I’m not sure if it’s even possible to accurately describe the effect Israel Kamakawiw’ole’s music had on me during my trip to Hawaii, but I have to try. Not only is his music incredibly soothing, but it’s a headfirst dive into the Hawaiian culture. The first thing the listener will notice when digesting his music is simply his genuine love and appreciation for the land. Perhaps none of his albums display this appreciation as well as his groundbreaking 1993 release, Facing Future. With its blend of traditional Hawaiian folk, and fantastic cover songs such as his groundbreaking version of ‘Somewhere Over the Rainbow’ it’s not hard to see why it’s the best selling album of all time in Hawaii.
Unfortunately, Israel Kamakawiw’ole would meet his untimely death just a few short years after the release of this album, but his music will always live on and help capture that special feeling one can only get while walking along a white sandy beach in Hawaii. However, the album does much more than create a soundtrack for tropical weather. His lyrics encourage one to dig deeper into the background of Hawaii and its people, making it not only an album, but a journey.
Often referred to as “IZ”, the songs on Facing Future are brought to life by his downright beautiful voice and the gentle sounds of the Ukulele. Many tracks such as ‘Ka Huila Wai’ are upbeat, but simple tunes sung in Hawaiian, while others such as ’White Sandy Beach of Hawaii’ are easier to understand, but are just as effective in creating a relaxed island-like vibe. His cover of ‘Somewhere Over The Rainbow/What A Wonderful World’ has been used in countless films and is arguably the best version of the song due to his gorgeous vocal performance. There’s just something about his delivery that comes across as effortless, making each song as honest as it is beautiful.
The most important and memorable track on the album, however, is ‘Hawaii ‘78’ which acts as not only the album’s opener but its grand finale as well. Unlike some songs on the album, most of it is sung in English as IZ sings about the problems that continue to threaten their culture. During the ‘Hawaii ‘78’ introduction we hear IZ talk about his family and his background which does a spectacular job of connecting us with the artist, making the music that much more believable. Both versions of the song are great, but overall the song is strengthened by the mini-biography IZ lays down in the opening track.

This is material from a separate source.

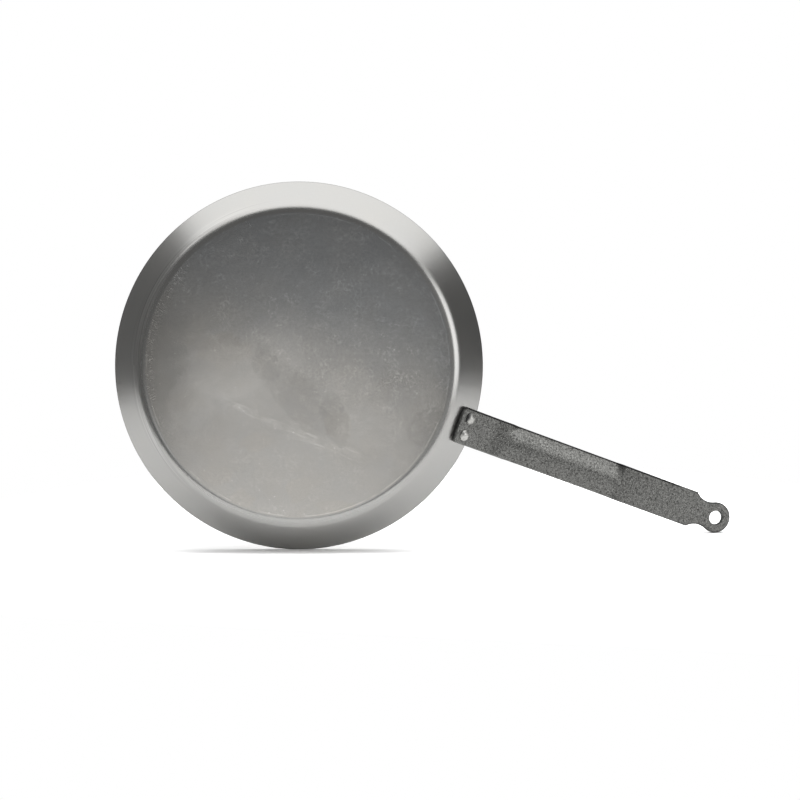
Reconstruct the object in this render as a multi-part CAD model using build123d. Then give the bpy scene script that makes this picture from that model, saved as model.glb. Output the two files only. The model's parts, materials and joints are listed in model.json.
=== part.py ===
from build123d import *
from math import asin, cos, degrees, pi, radians, sin, sqrt, tan
import os

# Crepe pan in millimetres, +Z up. The base rests on z = 0, the pan's axis is Z, and the handle points
# along +X. The handle lies against the outside of the flared wall and is held by two rivets.

# Pan body, pressed from one sheet
rim_diameter = 260.0           # over the rim's outer edge, before it is bevelled
pan_height = 21.5              # base to the top of the rim
pan_sheet = 2.5
wall_slope = 46.0              # degrees from the base
base_corner_radius = 10.5      # outside of the bend between base and wall
rim_edge_bevel = 0.4

# Handle, cut from strip and formed
strip_width = 26.0
strip_thickness = 3.2
strip_edge_bevel = 0.9         # all round both faces, along the strip and the eyelet
root_overlap = 17.1            # root's edge to the rim, along the wall
root_end_radius = 56.0         # bow of the root's cut end, seen square to the strip
root_corner_cut = 1.3          # how far the root's end falls back at its two corners
rise_past_rim = 8.6            # straight rise beyond the rim, before the bend
bend_radius = 25.0             # inside of the bend, on the handle's underside
handle_slope = 16.5            # degrees from the base, past the bend
handle_reach = 189.4           # rim to the middle of the hanging hole, along X

# Grip, pressed into an arch across the strip so that its middle stands out below
grip_lead = 5.0                # end of the bend to the start of the pressing
grip_length = 96.0
grip_runout = 9.0              # length over which the arch rises and fades
grip_arch_radius = 26.5        # on the hollow upper face

# Eyelet at the handle's end
eye_radius = 11.1
hole_diameter = 10.0
hole_edge_bevel = 0.5
neck_width = 17.9              # narrowest place, between the shoulders and the eyelet
neck_arc_radius = 13.6
shoulder_radius = 1.2
plate_lead = 14.0              # plain strip ahead of the shoulders

# Rivets
rivet_spacing = 12.2           # middle to middle, across the strip
rivet_setback = 8.6            # root's edge to the rivets, along the wall
rivet_shank_diameter = 5.0
rivet_hole_clearance = 0.05    # round the shank, on the radius
outer_head_diameter = 8.2
outer_head_height = 2.9
outer_head_edge = 0.4          # short straight side under the dome
inner_head_diameter = 9.0
inner_head_height = 1.8
inner_head_bevel = 1.1         # all round the flat top

# Fits
seat_gap = 0.05                # paint film between the handle and the wall
head_gap = 0.05                # under each rivet head, which is flat on a slightly round surface
overrun = 10.0                 # how far cutting shapes run past what they cut

# Steps between the handle's cross-sections, where its shape changes along the strip
rise_steps = 4
bend_steps = 6
runout_steps = 5

slope = radians(wall_slope)
grip_slope = radians(handle_slope)
rim_radius = rim_diameter / 2
outer_rim_height = pan_height - pan_sheet * cos(slope)
strip_half = strip_width / 2


def wall_point(down_from_rim):
    """Point on the wall's outer surface in the XZ plane, measured along the wall from the rim."""
    return (rim_radius - down_from_rim * cos(slope), outer_rim_height - down_from_rim * sin(slope))


def make_pan_body():
    """Base, corner and wall as one revolved sheet with a square-cut rim, pierced for the rivets."""
    knee = rim_radius - outer_rim_height / tan(slope)
    inner_knee = knee - pan_sheet * tan(slope / 2)
    inner_rim = (rim_radius - pan_sheet * sin(slope), pan_height)
    outline = Polyline((0, 0), (knee, 0), (rim_radius, outer_rim_height), inner_rim,
                       (inner_knee, pan_sheet), (0, pan_sheet), close=True)
    section = make_face(outline)
    corners = section.vertices()
    section = fillet(corners.sort_by_distance((knee, 0))[0], base_corner_radius)
    inner_corner = section.vertices().sort_by_distance((inner_knee, pan_sheet))[0]
    section = fillet(inner_corner, base_corner_radius - pan_sheet)
    rim_corners = section.vertices().sort_by(Axis.Y)[-2:]
    section = chamfer(rim_corners, rim_edge_bevel)
    body = revolve(Plane.XZ * section, Axis.Z)
    for side in (-1, 1):
        body -= rivet_hole(side)
    return body


# The handle follows the line where its upper face would touch the wall: up along the wall, round the
# bend, and straight on to the hanging hole. Distances along this line start at the root's cut end.
bend_line_radius = bend_radius + strip_thickness
bend_start = root_overlap + rise_past_rim
bend_end = bend_start + bend_line_radius * (slope - grip_slope)
root_x, root_z = wall_point(root_overlap)
root_x += seat_gap * sin(slope)
root_z -= seat_gap * cos(slope)
bend_x = root_x + bend_start * cos(slope)
bend_z = root_z + bend_start * sin(slope)
straight_x = bend_x + bend_line_radius * (sin(slope) - sin(grip_slope))
straight_z = bend_z + bend_line_radius * (cos(grip_slope) - cos(slope))
hole_at = bend_end + (rim_radius + handle_reach - straight_x) / cos(grip_slope)
grip_start = bend_end + grip_lead
grip_end = grip_start + grip_length

neck_centre_y = neck_width / 2 + neck_arc_radius
neck_centre_x = -sqrt((eye_radius + neck_arc_radius) ** 2 - neck_centre_y ** 2)
shoulder_x = neck_centre_x - sqrt(neck_arc_radius ** 2 - (neck_centre_y - strip_half) ** 2)
plate_start = hole_at + shoulder_x - plate_lead


def line_slope(along):
    """Slope of the handle's line, in radians."""
    if along <= bend_start:
        return slope
    if along >= bend_end:
        return grip_slope
    return slope - (along - bend_start) / bend_line_radius


def line_point(along):
    """Point of the handle's line, as (x, z)."""
    if along <= bend_start:
        return (root_x + along * cos(slope), root_z + along * sin(slope))
    if along >= bend_end:
        past = along - bend_end
        return (straight_x + past * cos(grip_slope), straight_z + past * sin(grip_slope))
    turned = line_slope(along)
    return (bend_x + bend_line_radius * (sin(slope) - sin(turned)),
            bend_z + bend_line_radius * (cos(turned) - cos(slope)))


def ease(share):
    """Smooth step from 0 to 1."""
    share = min(max(share, 0), 1)
    return share * share * (3 - 2 * share)


def arch_curvature(along):
    """Curvature across the strip: the wall's cone at the root, flat, arched in the grip, flat again."""
    on_wall = min(along, root_overlap)
    cone = sin(slope) / line_point(on_wall)[0]
    leaving = ease((along - root_overlap) / (bend_end - root_overlap))
    rising = ease((along - grip_start) / grip_runout)
    fading = ease((grip_end - along) / grip_runout)
    return cone * (1 - leaving) + min(rising, fading) / grip_arch_radius


def strip_section(along):
    """Cross-section of the strip with bevelled edges, bent across to the curvature it has there."""
    x, z = line_point(along)
    turned = line_slope(along)
    plane = Plane(origin=(x, 0, z), x_dir=(0, 1, 0), z_dir=(cos(turned), 0, sin(turned)))
    curvature = arch_curvature(along)

    def spot(across, depth):
        if curvature == 0:
            return (across, -depth)
        radius = 1 / curvature
        angle = across / (radius + strip_thickness / 2)
        return ((radius + depth) * sin(angle), radius - (radius + depth) * cos(angle))

    def face_line(start, depth, end):
        if curvature == 0:
            return Line(spot(start, depth), spot(end, depth))
        return ThreePointArc(spot(start, depth), spot(0, depth), spot(end, depth))

    flat = strip_half - strip_edge_bevel
    deep = strip_thickness - strip_edge_bevel
    outline = Curve() + [
        face_line(-flat, 0, flat),
        Polyline(spot(flat, 0), spot(strip_half, strip_edge_bevel), spot(strip_half, deep),
                 spot(flat, strip_thickness)),
        face_line(flat, strip_thickness, -flat),
        Polyline(spot(-flat, strip_thickness), spot(-strip_half, deep),
                 spot(-strip_half, strip_edge_bevel), spot(-flat, 0)),
    ]
    return plane * make_face(outline)


def make_stretch(start, end, steps):
    """Stretch of the strip, lofted through its cross-sections. In one step it runs straight."""
    stations = [start + (end - start) * step / steps for step in range(steps + 1)]
    return loft([strip_section(along) for along in stations], ruled=steps == 1)


def make_formed_strip():
    """Root, bend and pressed grip, one stretch after another."""
    strip = make_stretch(-overrun, root_overlap, 1)
    strip += make_stretch(root_overlap, bend_start, rise_steps)
    strip += make_stretch(bend_start, bend_end, bend_steps)
    strip += make_stretch(bend_end, grip_start, 1)
    strip += make_stretch(grip_start, grip_start + grip_runout, runout_steps)
    strip += make_stretch(grip_start + grip_runout, grip_end - grip_runout, 1)
    strip += make_stretch(grip_end - grip_runout, grip_end, runout_steps)
    strip += make_stretch(grip_end, plate_start, 1)
    return strip


def make_root_waste():
    """What is cut off ahead of the root: all outside a bowed end with two broken corners."""
    x, z = line_point(0)
    plane = Plane(origin=(x, 0, z), x_dir=(cos(slope), 0, sin(slope)), z_dir=(-sin(slope), 0, cos(slope)))
    wide = strip_width + 2 * overrun
    ahead = Pos((root_end_radius - 2 * overrun) / 2, 0) * Rectangle(root_end_radius + 2 * overrun, wide)
    bowed = Pos(root_end_radius, 0) * Circle(root_end_radius)
    end_back = root_end_radius - sqrt(root_end_radius ** 2 - strip_half ** 2)
    waste = ahead - bowed
    for side in (-1, 1):
        tip = (end_back, side * strip_half)
        waste += Pos(*tip) * Rot(0, 0, -side * 45) * Rectangle(root_corner_cut * sqrt(2), overrun)
    return extrude(plane * waste, amount=overrun, both=True)


def make_eye_plate():
    """Flat end of the strip: shoulders, waisted neck and round eyelet with its hanging hole."""
    x, z = line_point(hole_at)
    plane = Plane(origin=(x, 0, z), x_dir=(cos(grip_slope), 0, sin(grip_slope)),
                  z_dir=(-sin(grip_slope), 0, cos(grip_slope)))
    start_x = shoulder_x - plate_lead
    meet_share = eye_radius / (eye_radius + neck_arc_radius)
    meet = (neck_centre_x * meet_share, neck_centre_y * meet_share)
    narrow = (neck_centre_x, neck_width / 2)
    outline = Curve() + [
        Line((start_x, -strip_half), (start_x, strip_half)),
        Line((start_x, strip_half), (shoulder_x, strip_half)),
        ThreePointArc((shoulder_x, strip_half), narrow, meet),
        ThreePointArc(meet, (eye_radius, 0), (meet[0], -meet[1])),
        ThreePointArc((meet[0], -meet[1]), (narrow[0], -narrow[1]), (shoulder_x, -strip_half)),
        Line((shoulder_x, -strip_half), (start_x, -strip_half)),
    ]
    shape = make_face(outline)
    for side in (-1, 1):
        corner = shape.vertices().sort_by_distance((shoulder_x, side * strip_half))[0]
        shape = fillet(corner, shoulder_radius)
    plate = extrude(shape, amount=-strip_thickness)
    rims = plate.edges().group_by(Axis.Z)[0] + plate.edges().group_by(Axis.Z)[-1]
    rims = [edge for edge in rims if edge.center().X > start_x + plate_lead / 4]
    plate = chamfer(rims, strip_edge_bevel)
    plate -= Pos(0, 0, -strip_thickness / 2) * Cylinder(hole_diameter / 2, strip_thickness + overrun)
    hole_rims = plate.edges().filter_by(GeomType.CIRCLE).filter_by(
        lambda edge: abs(edge.radius - hole_diameter / 2) < hole_edge_bevel)
    plate = chamfer(hole_rims, hole_edge_bevel)
    return plane * plate


def make_handle():
    """Formed strip with its eyelet, trimmed at the root and pierced for the rivets."""
    handle = make_formed_strip() + make_eye_plate()
    handle -= make_root_waste()
    for side in (-1, 1):
        handle -= rivet_hole(side)
    return handle


def rivet_seat(side):
    """Where a rivet crosses the wall's outer surface, with Z square to the wall and pointing out."""
    radius, height = wall_point(root_overlap - rivet_setback)
    azimuth = side * degrees(asin(rivet_spacing / 2 / radius))
    plane = Plane(origin=(radius, 0, height), x_dir=(0, 1, 0), z_dir=(sin(slope), 0, -cos(slope)))
    return Rot(0, 0, azimuth) * plane.location


def rivet_hole(side):
    radius = rivet_shank_diameter / 2 + rivet_hole_clearance
    return rivet_seat(side) * Cylinder(radius, 2 * overrun)


def make_rivet(side):
    """Solid rivet: high dome outside on the strip, low flat-topped head inside the pan, shank between."""
    outer_seat = seat_gap + strip_thickness + head_gap
    inner_seat = -pan_sheet - head_gap
    outer_half = outer_head_diameter / 2
    inner_half = inner_head_diameter / 2
    shank = rivet_shank_diameter / 2
    top = (0, outer_seat + outer_head_height)
    bottom = inner_seat - inner_head_height
    outline = Curve() + [
        Line((0, bottom), top),
        TangentArc(top, (outer_half, outer_seat + outer_head_edge), tangent=(1, 0)),
        Polyline((outer_half, outer_seat + outer_head_edge), (outer_half, outer_seat),
                 (shank, outer_seat), (shank, inner_seat), (inner_half, inner_seat),
                 (inner_half, bottom + inner_head_bevel), (inner_half - inner_head_bevel, bottom),
                 (0, bottom)),
    ]
    rivet = revolve(Plane.XZ * make_face(outline), Axis.Z)
    return rivet_seat(side) * rivet


def report_places():
    """Prints the hanging hole's place and direction, and the strip's straight wall in it."""
    x, z = line_point(hole_at)
    middle_x = x + sin(grip_slope) * strip_thickness / 2
    middle_z = z - cos(grip_slope) * strip_thickness / 2
    print("hanging hole", round(middle_x, 3), 0, round(middle_z, 3))
    print("its axis", round(-sin(grip_slope), 6), 0, round(cos(grip_slope), 6))
    print("its straight wall", strip_thickness - 2 * hole_edge_bevel)


parts = {
    "pan_body": make_pan_body(),
    "handle": make_handle(),
    "rivet_left": make_rivet(1),
    "rivet_right": make_rivet(-1),
}
os.makedirs("parts", exist_ok=True)
for node, shape in parts.items():
    export_step(shape, "parts/" + node + ".step")
report_places()
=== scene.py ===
import json
import math

import bpy
from mathutils import Matrix, Vector

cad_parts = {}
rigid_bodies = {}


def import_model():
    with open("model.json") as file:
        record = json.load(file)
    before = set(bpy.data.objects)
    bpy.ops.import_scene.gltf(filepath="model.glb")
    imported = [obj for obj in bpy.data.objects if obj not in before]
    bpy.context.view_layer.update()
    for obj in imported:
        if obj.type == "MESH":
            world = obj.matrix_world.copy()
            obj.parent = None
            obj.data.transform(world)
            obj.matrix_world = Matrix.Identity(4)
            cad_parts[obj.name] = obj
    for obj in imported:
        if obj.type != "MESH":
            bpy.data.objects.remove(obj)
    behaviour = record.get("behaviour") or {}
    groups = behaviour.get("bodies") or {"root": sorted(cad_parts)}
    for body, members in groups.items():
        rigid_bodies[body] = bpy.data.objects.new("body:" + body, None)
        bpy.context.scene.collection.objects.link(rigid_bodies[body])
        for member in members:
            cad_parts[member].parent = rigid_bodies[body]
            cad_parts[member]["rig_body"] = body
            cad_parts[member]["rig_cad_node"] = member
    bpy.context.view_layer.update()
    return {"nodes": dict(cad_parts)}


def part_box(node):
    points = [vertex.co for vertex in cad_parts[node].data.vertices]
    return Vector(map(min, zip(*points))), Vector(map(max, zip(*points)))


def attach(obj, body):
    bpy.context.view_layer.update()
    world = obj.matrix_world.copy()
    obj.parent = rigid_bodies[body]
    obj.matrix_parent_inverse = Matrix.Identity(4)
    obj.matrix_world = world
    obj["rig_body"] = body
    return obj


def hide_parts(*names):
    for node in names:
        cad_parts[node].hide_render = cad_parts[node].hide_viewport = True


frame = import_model()

# Metres throughout. The pan's axis is Z, its base rests on z = 0 and the handle points along +X. The
# photograph looks straight at the underside, with the pan standing on its rim and on the handle's eyelet.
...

Maybe one has to be there to experience his music the way it was intended, but there’s nothing quite like taking in the Hawaiian sun and listening to music by Israel Kamakawiw’ole. After hearing Facing Future I instantly gained more respect for the culture, and it even encouraged me to do more research. It’s as if there’s some kind of spirit that lives on throughout his music and I felt it every time I pressed the play button. I can’t guarantee his music will have such an impact on everyone, but for those looking to be transcended into a different world, Facing Future is the perfect place to start.